- **Information provided**
--- start ---

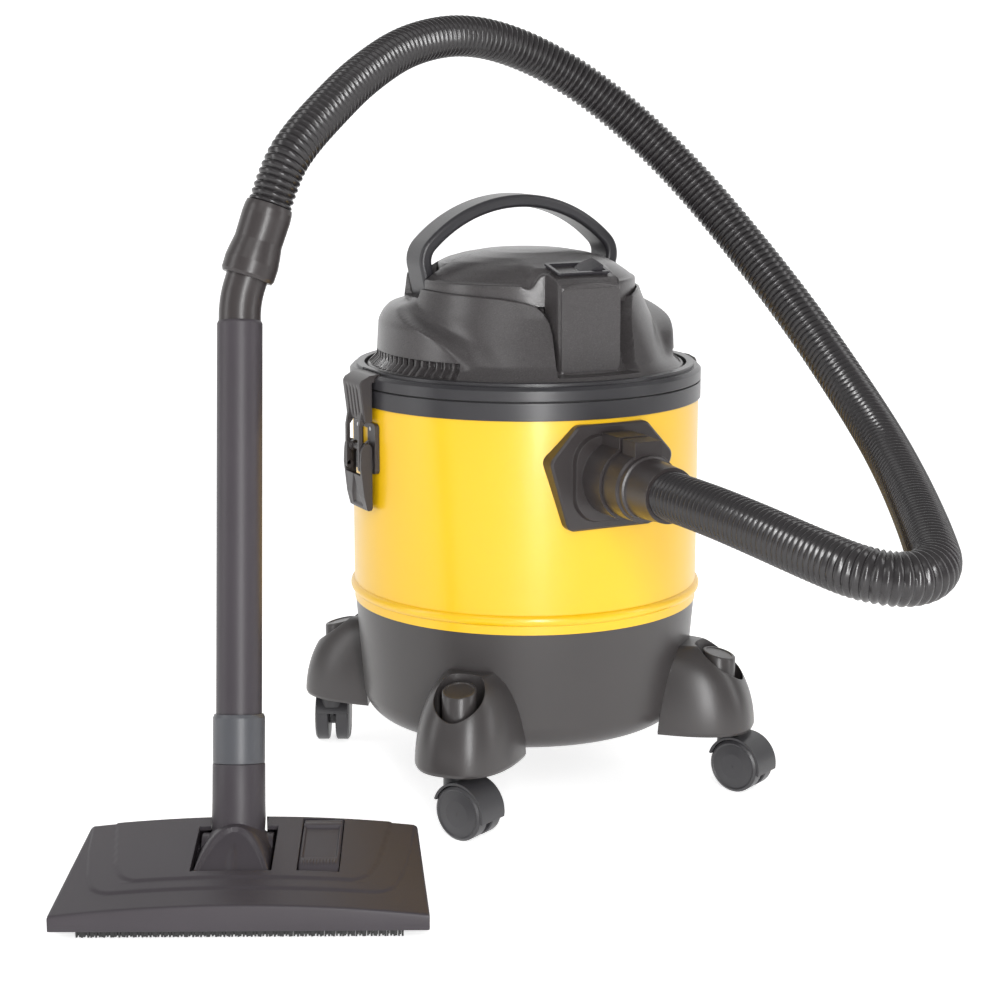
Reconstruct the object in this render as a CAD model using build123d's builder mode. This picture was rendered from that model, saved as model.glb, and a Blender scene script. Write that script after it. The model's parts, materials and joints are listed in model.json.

--- end ---
--- start ---

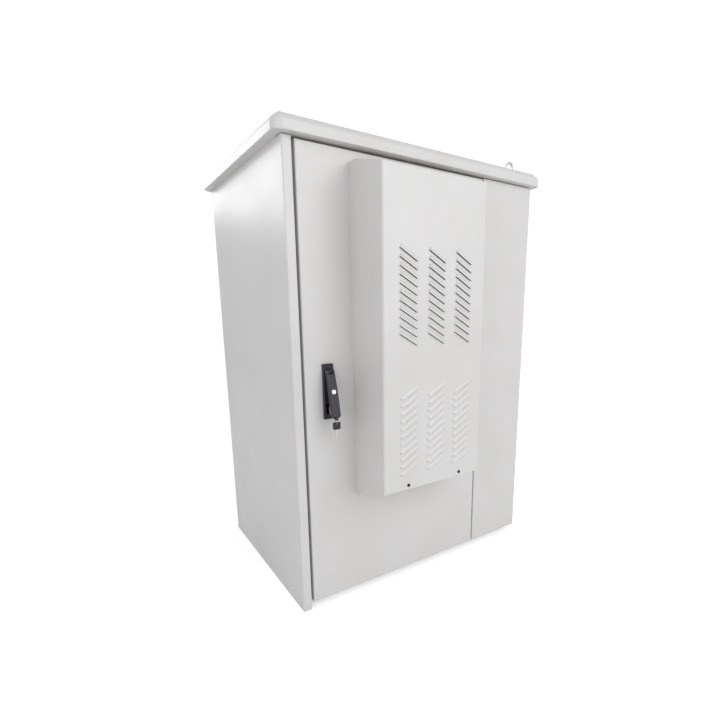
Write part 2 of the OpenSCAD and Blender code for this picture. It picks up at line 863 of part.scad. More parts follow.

--- end ---
--- start ---

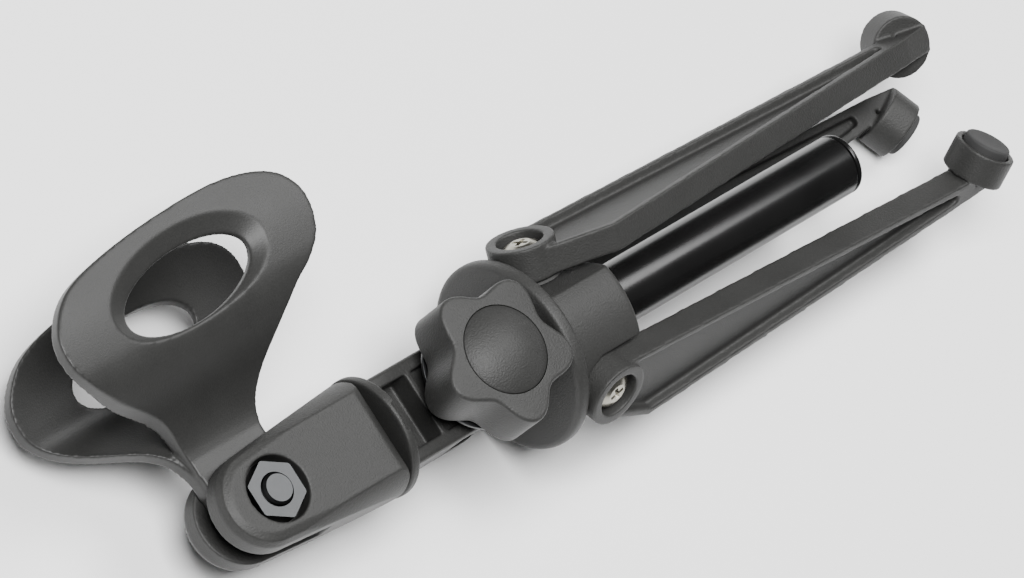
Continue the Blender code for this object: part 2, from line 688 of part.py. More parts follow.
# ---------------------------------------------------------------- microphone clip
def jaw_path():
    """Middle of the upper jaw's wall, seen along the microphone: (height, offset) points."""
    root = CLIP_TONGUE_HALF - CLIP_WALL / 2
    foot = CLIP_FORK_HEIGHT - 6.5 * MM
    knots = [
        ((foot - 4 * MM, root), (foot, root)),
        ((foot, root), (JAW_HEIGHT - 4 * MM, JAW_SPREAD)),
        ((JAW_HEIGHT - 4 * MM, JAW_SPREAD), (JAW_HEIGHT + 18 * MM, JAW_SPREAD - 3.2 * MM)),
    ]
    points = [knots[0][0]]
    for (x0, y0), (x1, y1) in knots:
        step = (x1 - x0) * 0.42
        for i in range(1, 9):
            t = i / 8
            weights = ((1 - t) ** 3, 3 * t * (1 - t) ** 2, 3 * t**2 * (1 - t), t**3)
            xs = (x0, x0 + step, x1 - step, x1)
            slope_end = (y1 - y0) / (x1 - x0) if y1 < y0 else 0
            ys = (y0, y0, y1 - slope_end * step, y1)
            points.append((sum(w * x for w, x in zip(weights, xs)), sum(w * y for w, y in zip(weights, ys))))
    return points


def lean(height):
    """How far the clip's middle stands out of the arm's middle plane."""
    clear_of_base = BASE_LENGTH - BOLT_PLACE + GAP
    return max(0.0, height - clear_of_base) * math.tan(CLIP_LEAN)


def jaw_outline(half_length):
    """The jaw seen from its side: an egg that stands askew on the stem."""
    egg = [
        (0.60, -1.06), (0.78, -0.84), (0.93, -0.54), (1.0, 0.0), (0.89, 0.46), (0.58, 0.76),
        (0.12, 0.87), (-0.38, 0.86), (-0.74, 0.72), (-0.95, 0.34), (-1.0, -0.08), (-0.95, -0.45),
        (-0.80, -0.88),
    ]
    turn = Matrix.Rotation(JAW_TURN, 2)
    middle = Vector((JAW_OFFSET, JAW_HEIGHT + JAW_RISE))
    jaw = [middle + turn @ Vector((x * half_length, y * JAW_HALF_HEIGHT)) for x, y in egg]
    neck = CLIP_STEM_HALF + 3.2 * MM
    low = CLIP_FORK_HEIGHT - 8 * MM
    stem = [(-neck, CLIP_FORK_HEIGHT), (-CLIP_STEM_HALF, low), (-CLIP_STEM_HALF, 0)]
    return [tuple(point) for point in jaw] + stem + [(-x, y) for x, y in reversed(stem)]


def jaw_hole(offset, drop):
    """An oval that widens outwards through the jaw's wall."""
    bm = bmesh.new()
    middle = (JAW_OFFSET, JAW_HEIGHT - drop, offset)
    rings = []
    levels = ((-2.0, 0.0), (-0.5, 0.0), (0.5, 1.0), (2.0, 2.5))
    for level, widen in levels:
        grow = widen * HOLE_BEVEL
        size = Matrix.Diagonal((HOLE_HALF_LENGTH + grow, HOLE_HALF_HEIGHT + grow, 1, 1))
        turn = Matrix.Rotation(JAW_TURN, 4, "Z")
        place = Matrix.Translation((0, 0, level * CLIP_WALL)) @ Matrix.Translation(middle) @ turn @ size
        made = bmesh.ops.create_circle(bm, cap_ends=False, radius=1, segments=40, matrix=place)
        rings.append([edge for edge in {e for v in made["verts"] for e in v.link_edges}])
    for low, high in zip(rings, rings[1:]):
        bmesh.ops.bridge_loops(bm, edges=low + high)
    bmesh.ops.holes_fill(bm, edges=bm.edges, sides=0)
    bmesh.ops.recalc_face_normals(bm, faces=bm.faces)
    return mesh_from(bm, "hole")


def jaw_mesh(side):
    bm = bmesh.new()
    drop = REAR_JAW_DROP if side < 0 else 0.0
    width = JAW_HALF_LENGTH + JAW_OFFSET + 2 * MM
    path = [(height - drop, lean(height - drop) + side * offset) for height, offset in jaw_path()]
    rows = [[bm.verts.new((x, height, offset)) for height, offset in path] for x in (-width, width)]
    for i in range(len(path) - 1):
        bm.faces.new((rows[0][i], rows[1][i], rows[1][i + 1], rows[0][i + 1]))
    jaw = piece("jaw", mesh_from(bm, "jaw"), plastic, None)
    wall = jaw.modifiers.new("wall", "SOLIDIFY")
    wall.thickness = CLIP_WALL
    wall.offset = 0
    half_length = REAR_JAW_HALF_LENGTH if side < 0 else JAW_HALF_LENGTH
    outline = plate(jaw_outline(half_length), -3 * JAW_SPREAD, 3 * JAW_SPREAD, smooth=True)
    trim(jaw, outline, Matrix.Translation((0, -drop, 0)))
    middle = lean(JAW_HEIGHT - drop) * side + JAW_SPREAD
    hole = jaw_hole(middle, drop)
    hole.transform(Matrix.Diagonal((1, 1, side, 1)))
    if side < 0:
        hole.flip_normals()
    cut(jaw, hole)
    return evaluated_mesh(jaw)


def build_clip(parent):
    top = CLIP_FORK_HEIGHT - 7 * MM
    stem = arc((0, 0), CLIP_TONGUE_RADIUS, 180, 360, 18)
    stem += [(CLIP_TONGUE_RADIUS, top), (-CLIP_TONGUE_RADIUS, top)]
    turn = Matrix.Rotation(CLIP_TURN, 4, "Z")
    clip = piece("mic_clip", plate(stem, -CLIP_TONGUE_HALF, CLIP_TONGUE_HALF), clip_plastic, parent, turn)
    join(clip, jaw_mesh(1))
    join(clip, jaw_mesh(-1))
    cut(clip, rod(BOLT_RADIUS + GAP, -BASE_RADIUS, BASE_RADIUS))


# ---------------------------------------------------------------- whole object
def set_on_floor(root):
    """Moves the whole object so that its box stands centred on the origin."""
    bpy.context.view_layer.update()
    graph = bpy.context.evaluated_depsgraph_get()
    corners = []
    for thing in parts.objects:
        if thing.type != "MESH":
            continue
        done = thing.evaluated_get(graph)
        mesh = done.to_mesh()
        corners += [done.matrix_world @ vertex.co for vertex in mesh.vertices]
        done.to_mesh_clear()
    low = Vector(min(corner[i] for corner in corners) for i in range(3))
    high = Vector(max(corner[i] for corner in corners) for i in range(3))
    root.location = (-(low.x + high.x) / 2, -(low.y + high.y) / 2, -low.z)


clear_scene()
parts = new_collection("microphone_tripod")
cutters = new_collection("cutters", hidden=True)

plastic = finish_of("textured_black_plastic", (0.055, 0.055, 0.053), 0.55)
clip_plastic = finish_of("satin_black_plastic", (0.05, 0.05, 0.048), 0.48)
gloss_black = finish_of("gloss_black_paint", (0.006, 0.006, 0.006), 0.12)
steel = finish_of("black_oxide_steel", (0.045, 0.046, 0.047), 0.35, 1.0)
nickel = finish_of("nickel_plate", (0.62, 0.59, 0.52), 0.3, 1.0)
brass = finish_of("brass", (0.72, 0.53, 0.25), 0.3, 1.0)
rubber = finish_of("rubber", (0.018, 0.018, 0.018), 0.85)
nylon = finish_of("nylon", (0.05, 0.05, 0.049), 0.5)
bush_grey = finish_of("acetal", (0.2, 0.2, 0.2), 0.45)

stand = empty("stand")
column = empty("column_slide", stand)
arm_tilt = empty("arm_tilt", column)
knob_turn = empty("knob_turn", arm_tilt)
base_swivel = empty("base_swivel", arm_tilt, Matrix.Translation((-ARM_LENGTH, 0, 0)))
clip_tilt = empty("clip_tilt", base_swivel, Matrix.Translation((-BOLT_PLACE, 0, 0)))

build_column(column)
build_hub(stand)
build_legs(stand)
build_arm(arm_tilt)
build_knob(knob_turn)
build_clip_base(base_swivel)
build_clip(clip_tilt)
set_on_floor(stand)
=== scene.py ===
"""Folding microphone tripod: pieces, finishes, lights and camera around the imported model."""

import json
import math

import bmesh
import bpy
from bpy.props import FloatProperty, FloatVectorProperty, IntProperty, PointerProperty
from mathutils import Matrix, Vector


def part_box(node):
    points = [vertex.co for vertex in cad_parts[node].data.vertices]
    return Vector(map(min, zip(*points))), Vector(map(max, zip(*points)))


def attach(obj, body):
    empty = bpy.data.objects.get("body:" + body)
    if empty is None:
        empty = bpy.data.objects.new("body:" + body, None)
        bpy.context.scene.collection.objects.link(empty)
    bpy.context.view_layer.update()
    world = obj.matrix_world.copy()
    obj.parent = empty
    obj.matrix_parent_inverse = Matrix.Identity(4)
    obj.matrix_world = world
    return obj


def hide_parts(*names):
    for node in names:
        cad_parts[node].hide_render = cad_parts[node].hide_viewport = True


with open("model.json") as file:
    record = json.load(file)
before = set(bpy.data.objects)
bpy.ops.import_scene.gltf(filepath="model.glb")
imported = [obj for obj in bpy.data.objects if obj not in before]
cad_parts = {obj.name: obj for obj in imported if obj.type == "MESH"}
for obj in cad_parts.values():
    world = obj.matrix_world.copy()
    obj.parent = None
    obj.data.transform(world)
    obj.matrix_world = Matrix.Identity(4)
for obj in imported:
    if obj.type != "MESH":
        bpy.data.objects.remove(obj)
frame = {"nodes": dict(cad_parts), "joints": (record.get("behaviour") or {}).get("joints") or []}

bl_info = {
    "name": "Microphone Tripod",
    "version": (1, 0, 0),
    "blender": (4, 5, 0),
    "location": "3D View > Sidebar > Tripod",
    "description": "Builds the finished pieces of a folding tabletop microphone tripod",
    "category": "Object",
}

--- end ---

- **What the task requires**
From the records above, quote only the lines running from the line with "record = json.load(file)" to the line with "obj.parent = None", both lines included.

- **Answer to the exercise**
    record = json.load(file)
before = set(bpy.data.objects)
bpy.ops.import_scene.gltf(filepath="model.glb")
imported = [obj for obj in bpy.data.objects if obj not in before]
cad_parts = {obj.name: obj for obj in imported if obj.type == "MESH"}
for obj in cad_parts.values():
    world = obj.matrix_world.copy()
    obj.parent = None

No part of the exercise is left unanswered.